A COUNTRY FOR THE CALLING © David Watts 28 August 2003

When political leaders starts talking about “call” or “destiny,” many of us become uncomfortable.

Like newlyweds moved into a highrise after growing up under small town morals, we thought we’d got away from that. Canada’s development has moved away from the straight and narrow.

Our coming of age grew out of the decline of our elders’ imperial glory and manifest destiny.

Call of the wilds,” “call of the north”—we can live with that. But to speak of a Call or Blessing for our country, to make it Chosen or Special—we’re suspicious of that in a pluralistic society.

We’ve seen those words spoken too many times in dubious circumstances—blessings on jeeps, bombs, crusades—to trust them. Besides we don’t have the tanks or helicopters to bless anymore.

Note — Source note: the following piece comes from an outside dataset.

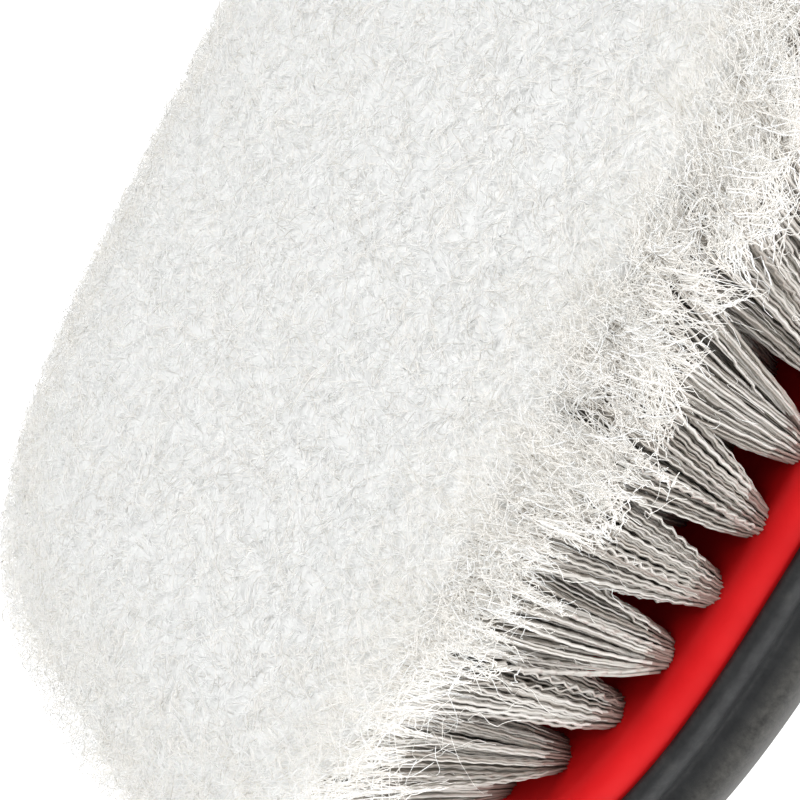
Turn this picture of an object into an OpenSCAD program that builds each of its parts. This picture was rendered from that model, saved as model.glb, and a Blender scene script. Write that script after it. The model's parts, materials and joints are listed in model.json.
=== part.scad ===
// Wheel brush with a short handle: an oval drilled block full of soft tufts,
// a rubber bumper round its edge and a rubber grip.
// It lies on its back: +Z is the way the bristles point, +X runs to the handle.

/* [Head] */
// Length of the drilled block
block_l = 94; // [80:1:110]
// Width of the drilled block
block_w = 58; // [56:1:64]
// Height of the block's tufted face above the surface the brush lies on
face_z = 14; // [13:0.5:18]
// How square the block's outline is: 2 is an ellipse
block_square = 3.1; // [2.8:0.1:5]
// Radius of the block's edge round its tufted face
block_edge_r = 1; // [1:0.25:1.5]

/* [Bumper] */
// Height of the rubber bumper's edge
bumper_h = 11; // [8:0.2:11.4]
// Thickness of the rubber over the back
back_skin = 1.6; // [1:0.1:2]
// How far the bumper's thick band stands out from the block
bumper_out = 3; // [2:0.25:5]
// Depth of the groove below the bumper's thin bead
groove_depth = 2.4; // [0.6:0.2:2.4]

/* [Tufts] */
// Radius of a tuft's hole
hole_r = 2.2; // [1.8:0.1:2.6]
// Depth of a tuft's hole
hole_depth = 8.5; // [6:0.5:9]
// Distance between holes along a row
pitch = 6.8; // [6.6:0.1:8]
// Length of bristle standing out of the block
bristle_l = 33; // [20:1:40]
// Radius of a tuft at its tips, for bristles 32 long
tip_r = 3.4; // [2.8:0.1:3.5]
// How much each tuft leans outwards along the head, degrees for each millimetre
fan_x = 0.32; // [0.3:0.02:0.6]
// How much each tuft leans outwards across the head, degrees for each millimetre
fan_y = 0.5; // [0.1:0.02:0.5]

/* [Handle] */
// Distance from the head's middle to the handle's end
handle_end = 192; // [176:1:220]
// Widest part of the grip
grip_w = 31; // [28:1:36]
// Thickness of the grip
grip_t = 22; // [18:1:24]
// Radius of the hole to hang the brush by
hang_r = 3.5; // [3:0.25:4]

/* [Hidden] */
$fn = 48;

// Rings of holes from the outside in; the two halves of a ring are two rows.
// rim is how far the outer ring's middle line lies in from the block's side,
// and ring_step is how far apart the rings are.
ring_count = 4;
rim = 3.4;
ring_a = block_l / 2 - rim - 2.6;
ring_b = block_w / 2 - rim;
ring_step = (ring_b - pitch / 2) / (ring_count - 1);
ring_square = [2.6, 2.7, 3, 14];
// How much each ring is shortened at both ends, to keep clear of the ring outside it
ring_short = [0, 0, 0, 4];

// Frame plate under the block, and the bar that the grip is moulded on
plate_top = face_z - hole_depth - 1.5;
neck_x = block_l / 2 + 16;
grip_start = neck_x + 4;
grip_end = handle_end - 24;
bar_w = 17;
bar_t = 12;
bar_z = grip_t / 2 + 0.4;
hang_x = handle_end - 10;

// Anchor: a flat bit of wire across the bottom of each hole
anchor_l = 4.1;
anchor_h = 2.2;
anchor_t = 0.4;

// ---- Outlines ----

// A point of a superellipse with half-axes a and b
function oval_point(a, b, n, t) = [
    a * sign(cos(t)) * pow(abs(cos(t)), 2 / n),
    b * sign(sin(t)) * pow(abs(sin(t)), 2 / n)
];

module oval(a, b, n) {
    polygon([for (i = [0 : 95]) oval_point(a, b, n, i * 3.75)]);
}

// The block's outline, moved outwards by grow
module head_outline(grow = 0) {
    oval(block_l / 2 + grow, block_w / 2 + grow, block_square);
}

module head_slab(z0, z1, grow = 0) {
    translate([0, 0, z0]) linear_extrude(z1 - z0) head_outline(grow);
}

// ---- Sweeps along the handle ----

// Smooth value between the rows of a table of [x, width, thickness, height of middle]
function ease(t) = t * t * (3 - 2 * t);
function section_at(table, x, i = 0) =
    x <= table[i + 1][0] || i + 2 >= len(table)
        ? let (t = ease(min(1, (x - table[i][0]) / (table[i + 1][0] - table[i][0]))))
          [x, for (c = [1 : 3]) table[i][c] * (1 - t) + table[i + 1][c] * t]
        : section_at(table, x, i + 1);

sweep_sides = 32;

// A solid with an elliptical section at each of a list of [x, width, thickness, height]
module sweep(sections) {
    last = len(sections) - 1;
    points = [
        for (s = sections, i = [0 : sweep_sides - 1])
            let (a = i * 360 / sweep_sides)
            [s[0], s[1] / 2 * cos(a), s[3] + s[2] / 2 * sin(a)]
    ];
    sides = [
        for (r = [0 : last - 1], i = [0 : sweep_sides - 1])
            let (j = (i + 1) % sweep_sides, a = r * sweep_sides, b = a + sweep_sides)
            each [[a + i, b + i, b + j], [a + i, b + j, a + j]]
    ];
    first_cap = [for (i = [0 : sweep_sides - 1]) i];
    last_cap = [for (i = [sweep_sides - 1 : -1 : 0]) last * sweep_sides + i];
    polyhedron(points, concat(sides, [first_cap, last_cap]));
}

module swept_table(table, step) {
    x0 = table[0][0];
    x1 = table[len(table) - 1][0];
    count = ceil((x1 - x0) / step);
    sweep([for (i = [0 : count]) section_at(table, x0 + (x1 - x0) * i / count)]);
}

// ---- Where the tufts go ----

// Half a ring from the heel round to the toe, as [distance along it, x, y]
ring_steps = 120;
function half_ring(a, b, n) = [
    for (
        i = 0, p = oval_point(a, b, n, 0), s = 0;
        i <= ring_steps;
        i = i + 1,
        q = oval_point(a, b, n, i * 180 / ring_steps),
        s = s + norm(q - p),
        p = q
    ) [s, p.x, p.y]
];

// Holes in row 1 to 8: rows 1 to 4 are on the -Y side from the outside in
function ring_of(row) = row <= ring_count ? row - 1 : 2 * ring_count - row;
function row_holes(row) =
    let (
        k = ring_of(row),
        side = row <= ring_count ? -1 : 1,
        curve = half_ring(ring_a - k * ring_step - ring_short[k], ring_b - k * ring_step, ring_square[k]),
        xs = [for (c = curve) [c[0], c[1]]],
        ys = [for (c = curve) [c[0], c[2]]],
        whole = curve[ring_steps][0],
        count = round(whole / pitch)
    )
    [for (i = [0 : count - 1])
        let (s = (i + 0.5) * whole / count)
        [lookup(s, xs), side * lookup(s, ys)]
    ];

// Puts its children at a hole's mouth, turned to the tuft's direction
module at_hole(p) {
    lean = [fan_x * p.x, fan_y * p.y];
    translate([p.x, p.y, face_z])
        rotate(a = norm(lean), v = [-lean.y, lean.x, 0])
            children();
}

module hole_core() {
    translate([0, 0, -hole_depth]) cylinder(r = hole_r, h = hole_depth + 0.6);
}

module anchor() {
    translate([-anchor_l / 2, -anchor_t / 2, -hole_depth + 0.2])
        cube([anchor_l, anchor_t, anchor_h]);
}

// ---- Head ----

module block_body() {
    // the rounded edge, in steps
    steps = 4;
    for (i = [0 : steps]) {
        inset = block_edge_r * (1 - cos(90 * i / steps));
        lift = block_edge_r * sin(min(90, 90 * (i + 0.5) / steps));
        head_slab(plate_top, face_z - block_edge_r + lift, -inset);
    }
}

module bristle_block() {
    color([0.75, 0.03, 0.05])
        difference() {
            block_body();
            for (row = [1 : 2 * ring_count], p = row_holes(row)) at_hole(p) hole_core();
        }
}

// Rubber round the edge: a thick band, a groove, then a thin bead against the block
module bumper_solid() {
    band_h = 0.62 * bumper_h;
    groove_h = 0.18 * bumper_h;
    // the back's rounded edge, in steps
    head_slab(0, 0.7, bumper_out - 5.2);
    head_slab(0.7, 2.2, bumper_out - 2.4);
    head_slab(2.2, 3.8, bumper_out - 1);
    head_slab(3.8, band_h, bumper_out);
    head_slab(band_h, band_h + groove_h, bumper_out - groove_depth);
    head_slab(band_h + groove_h, bumper_h, bumper_out - 1.6);
}

module head_bumper() {
    color([0.06, 0.06, 0.065])
        difference() {
            bumper_solid();
            head_slab(back_skin, face_z);
            neck();
        }
}

// ---- Handle ----

module neck() {
    swept_table([
        [block_l / 2 - 7, 36, 7, 5.2],
        [neck_x - 4, 22, 12.6, 8.6],
        [grip_start, 23, 16, bar_z]
    ], 2);
}

module grip_bar() {
    translate([grip_start - 6, 0, bar_z])
        rotate([0, 90, 0])
            linear_extrude(grip_end - grip_start + 12)
                oval(bar_t / 2, bar_w / 2, 2.6);
}

module end_boss() {
    round_l = 14;
    straight = [grip_end, 27, 17, bar_z];
    sweep([
        straight,
        for (a = [0 : 10 : 80])
            [handle_end - round_l + round_l * sin(a), 28 * cos(a), 6 + 9 * cos(a), bar_z]
    ]);
}

module handle_frame() {
    color([0.75, 0.03, 0.05])
        difference() {
            union() {
                head_slab(back_skin, plate_top);
                difference() {
                    neck();
                    head_slab(plate_top, face_z);
                    thumb_pad_solid();
                }
                grip_bar();
                end_boss();
            }
            translate([hang_x, 0, -1]) cylinder(r = hang_r, h = grip_t + 4);
        }
}

module grip_sleeve() {
    grip_middle = (grip_start + grip_end) / 2;
    color([0.06, 0.06, 0.065])
        difference() {
            swept_table([
                [grip_start, 27, 19, bar_z],
                [grip_start + 12, 25.5, 18.4, bar_z],
                [grip_middle, grip_w, grip_t, bar_z],
                [grip_end - 12, 26.5, 18.6, bar_z],
                [grip_end, 30, 20, bar_z]
            ], 4);
            grip_bar();
        }
}

// Rubber pad for the thumb, let into the neck's back
module thumb_pad_solid() {
    translate([neck_x - 6, 0, -1]) linear_extrude(5.2) oval(11, 7.5, 2.2);
}

module thumb_pad() {
    color([0.06, 0.06, 0.065])
        intersection() {
            thumb_pad_solid();
            neck();
        }
}

// ---- Tufts and their anchors ----

module tuft() {
    slope = (tip_r - hole_r) / 32;
    reach = 1.3 * bristle_l;
    difference() {
        union() {
            translate([0, 0, -hole_depth]) cylinder(r = hole_r, h = hole_depth);
            cylinder(r1 = hole_r, r2 = hole_r + slope * reach, h = reach);
        }
        anchor();
    }
}

module tuft_row(row) {
    color([0.72, 0.70, 0.66])
        intersection() {
            for (p = row_holes(row)) at_hole(p) tuft();
            translate([-block_l, -block_w, 0]) cube([2 * block_l, 2 * block_w, face_z + bristle_l]);
        }
}

module anchor_row(row) {
    color([0.7, 0.7, 0.72])
        for (p = row_holes(row)) at_hole(p) anchor();
}

bristle_block();
handle_frame();
head_bumper();
grip_sleeve();
thumb_pad();
for (row = [1 : 2 * ring_count]) {
    tuft_row(row);
    anchor_row(row);
}
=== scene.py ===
"""Wheel brush: crimped filaments with split white tips, a red block, a rubber bumper and a grip."""

import json
from types import SimpleNamespace

import bpy
import numpy as np
from mathutils import Matrix, Vector, noise


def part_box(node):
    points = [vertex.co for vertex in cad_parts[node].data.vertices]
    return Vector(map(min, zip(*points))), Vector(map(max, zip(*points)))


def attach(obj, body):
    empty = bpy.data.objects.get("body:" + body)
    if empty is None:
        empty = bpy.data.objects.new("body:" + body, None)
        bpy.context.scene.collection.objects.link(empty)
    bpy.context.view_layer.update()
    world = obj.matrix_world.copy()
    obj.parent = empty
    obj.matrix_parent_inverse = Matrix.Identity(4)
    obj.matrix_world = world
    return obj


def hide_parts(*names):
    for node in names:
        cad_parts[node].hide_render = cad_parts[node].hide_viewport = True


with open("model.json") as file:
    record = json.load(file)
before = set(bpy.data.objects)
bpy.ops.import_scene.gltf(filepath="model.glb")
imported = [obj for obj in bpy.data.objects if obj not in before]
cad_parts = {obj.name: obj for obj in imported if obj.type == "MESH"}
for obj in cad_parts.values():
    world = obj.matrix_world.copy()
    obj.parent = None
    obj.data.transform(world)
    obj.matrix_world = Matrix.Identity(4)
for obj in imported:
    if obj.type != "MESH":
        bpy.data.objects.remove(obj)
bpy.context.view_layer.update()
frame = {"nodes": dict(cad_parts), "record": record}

MM = 0.001
rng = np.random.default_rng(7)


# ---------------------------------------------------------------- sizes from the frame

block_hi = np.array(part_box("bristle_block")[1])
bumper_hi = np.array(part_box("head_bumper")[1])
frame_hi = np.array(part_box("handle_frame")[1])
sleeve_lo, sleeve_hi = (np.array(v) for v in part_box("grip_sleeve"))
pad_lo, pad_hi = (np.array(v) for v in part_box("thumb_pad"))
hang_hole = next(m for m in frame["record"]["mounts"] if m["name"] == "hang_hole")

FACE_Z = block_hi[2]
TIP_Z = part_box("tuft_row_1")[1][2]
BRISTLE = TIP_Z - FACE_Z
HALF_L = block_hi[0]
HALF_W = block_hi[1]
TUFT_ROWS = sorted(n for n in frame["nodes"] if n.startswith("tuft_row_"))
ANCHOR_ROWS = sorted(n for n in frame["nodes"] if n.startswith("anchor_row_"))
BLOCK_SQUARE = 3.1  # how square the block's outline is: 2 would be an ellipse


# ---------------------------------------------------------------- small helpers


def unit(v):
    """Each vector at length 1."""
    return v / np.maximum(np.linalg.norm(v, axis=-1, keepdims=True), 1e-12)


def new_mesh(name, verts, faces):
    """A smooth mesh object from vertices and faces of one size, or a list of such face arrays."""
    groups = [np.asarray(f) for f in (faces if isinstance(faces, list) else [faces])]
    mesh = bpy.data.meshes.new(name)
    sizes = np.concatenate([np.full(len(g), g.shape[1]) for g in groups])
    corners = np.concatenate([g.ravel() for g in groups])
    mesh.vertices.add(len(verts))
    mesh.loops.add(len(corners))
    mesh.polygons.add(len(sizes))
    mesh.vertices.foreach_set("co", np.asarray(verts, np.float32).ravel())
    mesh.loops.foreach_set("vertex_index", corners.astype(np.int32))
    starts = np.concatenate([[0], np.cumsum(sizes)[:-1]])
    mesh.polygons.foreach_set("loop_start", starts.astype(np.int32))
    mesh.polygons.foreach_set("use_smooth", np.ones(len(sizes), bool))
    mesh.update(calc_edges=True)
    piece = bpy.data.objects.new(name, mesh)
    bpy.context.scene.collection.objects.link(piece)
    return piece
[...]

If we did, in whose name would we do the blessing? In many international conflicts, Canada has expatriates on both sides, demonstrating against each other on our streets.

To single anyone out is to exclude others. To invoke the Divine by Name seems to favour one tradition over another. So we keep our sense of the Transcendent purely private.

In public we hold an air of stoic scepticism, hoping whatever higher consciousness may be will look favourably on our neutrality. But in our silence is an ambivalence. We’re caught in a bind.

We profess high principles yet fear to speak them aloud lest we be seen as biased or naïf.

We have a strong sense of rightness on many issues, but are afraid of being seen as self-righteous. How do we express values in a world of such diversity? Can we be principled without prejudice?

What catches us up is a clue to what we’re about. What feels like an obstacle is an opening.

The characteristic that seems problematic—our diversity—is one that makes us special. To admit this is not to claim superiority. It is simply to accept who we are, to own our reason for being.

To be special is to be equipped in a specific way. It is to manifest adaptations and characteristics of a species rather than to hide behind a description of a class such as mammals or primates.

It is to be specialized and individuated instead of than generic—off the shelf, living in the mass.

To be special as individuals is for us each to look at our particular strengths and skills. It is to make our life choices on the basis of self-knowing rather than on statistics of the job market.

To be special as a community is to reflect on our citizens and environment—to structure our society to express what we really are, not to duplicate others’ institutions and accomplishments.

Our land is immense and largely unspoiled, thanks to the stewardship of first peoples who inhabited it for millennia. We hold this jewel in trust for the crown of Planet Earth.

Our peoples make up such a broad spectrum that we’re having to continually stop to expand our sense of who we are. This is the task of the whole world: expressing what it means to be human.

Having so many of Earth’s peoples living among us may give us a bit of a headstart.

This is the calling of Canada. This is our reason for being.

We don’t need to compare ourselves with others. In owning this about ourselves we are freed to share our respective strengths—to enrich and learn from each other in the community of nations.